To be taken seriously, I knew I needed to run official marathon courses, even if they weren’t being marshalled at the time. The only local marathon I knew about was one held in Richmond Park each year. This leafy royal park in southwest London had an official course you could follow, and I used to do the occasional 5k park run there at weekends. After a bit of digging around online, I found a map of the course and printed it off.
My next concern was getting verification for my achievements. How would anyone know that I’d actually done the marathons? I needed witnesses to verify my story and, as soon as I could, GPS tracking. I read different versions of this online, but most said I needed at least two people to sign off as witnesses of my runs. I asked Joanna to come down and then called a friend, Eva, and asked if she could come out to witness me running.
‘Why are you running a marathon on your own?’ she asked.
‘I won’t be alone,’ I said. ‘You’re coming.’
No doubt she thought I was crazy, but that was something I’d just have to get used to. I packed a rucksack with a towel, my work clo
thes for afterwards and some fruit, then I set my alarm and got into bed beside Joanna who was already fast asleep.
My alarm went off at 3.30am and I was up. Joanna stirred but didn’t fully awaken. My head had been whizzing all night with a hundred thoughts, mainly about charities, as I wanted to raise money if I was going to take on this challenge – I wasn’t just doing it for 20p. I had been trying to remember an advert I kept seeing on the tube on the way to work, with a picture of a child crying. Disturbing and motivating, it had stuck in my head, though what charity it was for I still couldn’t remember. I’d decided I was going to make a difference to kids and running was going to be my passport. It was all clear now, before I had even set foot on a marathon course. It’s funny how life can give you that kind of clarity sometimes. The rest of the time we just muddle around in the dark. I realised then that I had been looking for this sort of opportunity for years.

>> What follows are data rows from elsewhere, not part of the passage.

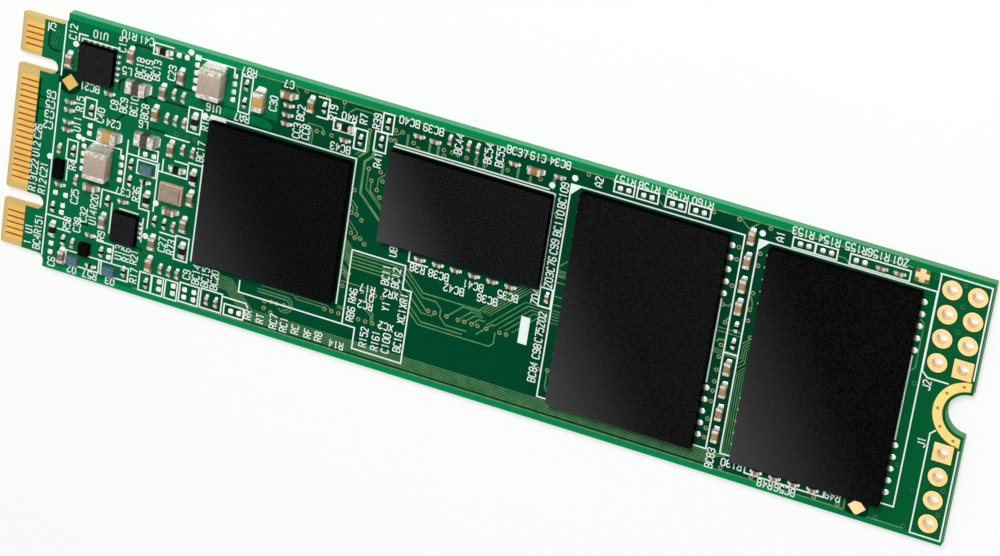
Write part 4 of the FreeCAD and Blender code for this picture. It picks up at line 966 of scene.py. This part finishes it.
# Dark gaps between the copper areas of the power zone and the connector
GAP_WIDTH = 0.16
COPPER_GAPS = [
    [(2.15, 4.9), (2.15, -4.8)], [(2.5, 9.3), (2.5, 7.9), (2.8, 7.6), (3.6, 7.6)],
    [(2.2, 3.4), (2.7, 3.4), (2.9, 3.1)], [(2.2, 2.4), (2.7, 2.4)], [(3.4, 5.7), (4.2, 6.2), (5.1, 6.2)],
    [(8.9, 3.2), (9.7, 4.1), (9.7, 4.4)], [(9.3, 6.95), (8.9, 6.6), (8.9, 5.8)],
    [(10.9, 6.05), (15.0, 6.05)], [(11.2, 7.75), (12.3, 7.75)], [(13.4, 7.55), (15.1, 7.55)],
    [(11.2, 3.45), (13.1, 3.45), (13.4, 3.2)], [(11.1, 5.75), (11.6, 5.2), (11.6, 4.4)],
    [(9.9, 9.5), (9.9, 10.0), (11.3, 10.0)], [(5.3, -6.3), (7.6, -6.3)],
    [(10.3, -6.9), (12.2, -6.9), (12.8, -7.4)], [(5.2, -9.0), (5.2, -10.3)],
]
areas = Form()
for low, high in ((HALF_WIDTH - BORDER_WIDTH, HALF_WIDTH - SIDE_INSET),
                  (SIDE_INSET - HALF_WIDTH, BORDER_WIDTH - HALF_WIDTH)):
    areas.prism(rectangle(BORDER_START, low, BOARD_LENGTH - END_INSET, high), *AREA_LEVELS)
for start in (0, 90, 180, 270):
    tips = circle(*NEAR_DIAMOND, DIAMOND_REACH, 1, start, start + 90)
    areas.prism(circle(*NEAR_DIAMOND, FREE_REACH, 6, start, start + 90) + tips[::-1], *AREA_LEVELS, 1)
for side_x in (-1, 1):
    for side_y in (-1, 1):
        for place, quarter, finish in ((FAR_DIAMOND, DIAMOND_QUARTER, 1), (CROSS, CROSS_QUARTER, 2)):
            outline = [(place[0] + side_x * x, place[1] + side_y * y) for x, y in quarter]
            if side_x * side_y < 0:
                outline.reverse()
            areas.prism(outline, *AREA_LEVELS, finish)
for outline in POWER_AREAS:
    areas.prism(outline, *AREA_LEVELS, 3)
for route in COPPER_GAPS:
    areas.ribbon(route, GAP_WIDTH, *AREA_LEVELS, 1)
for node in ("long_header_eyelets", "short_header_eyelets"):
    for low, high in separate_boxes(node):
        x, y, reach, square = pad_form(low, high)
        areas.ring(x, y, reach, reach + PAD_CLEARANCE, *AREA_LEVELS, 1, EYELET_SIDES, square)
areas.piece("mask_areas", CLEAR_GREEN, DARK_GREEN, BARE_BROWN_AND_SHADE, POWER_GREEN)

# Plated holes of the screw's ring, set round its seat at equal angles
RING_HOLES = 5
RING_START = 108
RING_STEP = 36
RING_HOLE_REACH = 2.38
RING_HOLE_RADIUS = 0.13
ring_dots = Form()
for step in range(RING_HOLES):
    angle = math.radians(RING_START + RING_STEP * step)
    x, y = BOARD_LENGTH + RING_HOLE_REACH * math.cos(angle), RING_HOLE_REACH * math.sin(angle)
    ring_dots.prism(circle(x, y, RING_HOLE_RADIUS, VIA_SIDES), *AREA_LEVELS)
ring_dots.piece("ring_vias", DARK_GOLD)


# Light, floor and camera

SKY_LIGHT = 0.42
KEY_PLACE = (0.0, 0.27, 0.36)
KEY_SIZE = 0.16
KEY_POWER = 1.45
FLOOR_REACH = 1.5
FLOOR_DEPTH = -0.00002
FLOOR_GLOW = 0.6
CAMERA_PLACE = (0.096021, 0.140930, 0.289295)
CAMERA_TURN = (-21.95662, 21.61070, 8.81294)
CAMERA_LENS = 157.23


def plain_sight(tree):
    """1 for rays that show a surface to the camera, straight, mirrored or looked through."""
    path = add_node(tree, "LightPath", {})
    shown = path.outputs["Is Camera Ray"]
    for kind in ("Is Glossy Ray", "Is Transmission Ray"):
        either = add_node(tree, "Math", {0: shown, 1: path.outputs[kind]}, operation="MAXIMUM")
        shown = either.outputs["Value"]
    return shown


def white_world():
    """A sky that is white where it is seen, and softer where it lights."""
    world = bpy.data.worlds.new("studio")
    bpy.context.scene.world = world
    world.use_nodes = True
    tree = world.node_tree
    strength = add_node(tree, "Mix", {"A": SKY_LIGHT, "B": 1.0, "Factor": plain_sight(tree)})
    fill(tree, tree.nodes["Background"], {"Color": (1, 1, 1, 1), "Strength": strength.outputs["Result"]})


def key_light():
    """A round lamp on the far side that looks at the board's middle."""
    lamp = bpy.data.lights.new("key_light", "AREA")
    lamp.shape = "DISK"
    lamp.size = KEY_SIZE
    lamp.energy = KEY_POWER
    item = add_item("key_light", lamp)
    item.location = KEY_PLACE
    item.rotation_euler = (Vector((0, 0, 0)) - Vector(KEY_PLACE)).to_track_quat("-Z", "Y").to_euler()


def pale_floor():
    """A floor that takes shadows, and glows a little so that it melts into the background."""
    mesh = bpy.data.meshes.new("floor")
    square = rectangle(-FLOOR_REACH, -FLOOR_REACH, FLOOR_REACH, FLOOR_REACH)
    mesh.from_pydata([(x, y, FLOOR_DEPTH) for x, y in square], [], [[0, 1, 2, 3]])
    floor = add_item("floor", mesh)
    paint = surface("floor_paint", (250, 250, 250), (253, 253, 253), 60.0, 0.9, 0.0, 0.1, 0.0)
    tree = paint.node_tree
    share = add_node(tree, "Math", {0: plain_sight(tree), 1: FLOOR_GLOW}, operation="MULTIPLY")
    blend = add_node(tree, "MixShader", {"Fac": share.outputs["Value"],
                                         1: tree.nodes["Principled BSDF"].outputs["BSDF"],
                                         2: add_node(tree, "Emission", {}).outputs["Emission"]})
    fill(tree, tree.nodes["Material Output"], {"Surface": blend.outputs["Shader"]})
    mesh.materials.append(paint)


white_world()
key_light()
pale_floor()

scene = bpy.context.scene
scene.view_settings.view_transform = "Standard"
camera = bpy.data.cameras.new("camera")
camera.sensor_width = 36
camera.lens = CAMERA_LENS
camera.clip_start = 0.01
camera_item = add_item("camera", camera)
camera_item.location = CAMERA_PLACE
camera_item.rotation_euler = Euler([math.radians(angle) for angle in CAMERA_TURN], "XYZ")
scene.camera = camera_item
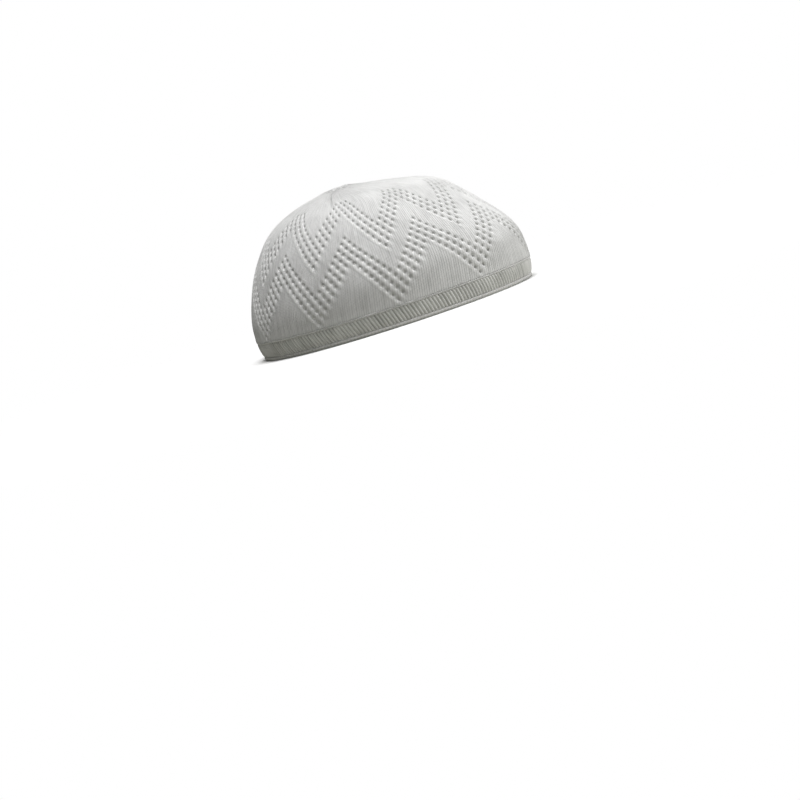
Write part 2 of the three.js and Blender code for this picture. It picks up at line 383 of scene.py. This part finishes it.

I crept out of the bedroom and peeked inside Alexander’s room. He was sleeping serenely as children do. I never get tired of seeing him sleep. Then I pulled on my running gear and my worn-out trainers. I had a good look at the map of the Richmond Park marathon route I’d printed off the night before. It was complicated, but I knew where every point was. I tucked it in my shorts just in case.
It took only about 20 minutes to cycle to the park, so it was about 4.15 when I got there. If you don’t know Richmond Park, then you should visit when you have the chance. It’s full of wildlife, including deer, as well as kite flyers, dog walkers, runners and the like. There’s nowhere more beautiful in the world.
And right now I had it all to myself. I realised I’d have to be careful running in the pitch darkness, with only the moon and stars to light the way ahead, as the path was strewn with roots, rocks and deer poo. I put my bag down at the start of the route, took a deep breath and set off. I knew what I wanted to achieve over the coming months, but I had no idea what to expect, or whether I’d get anywhere near the targets I had started to set myself. I was literally heading out into the darkness.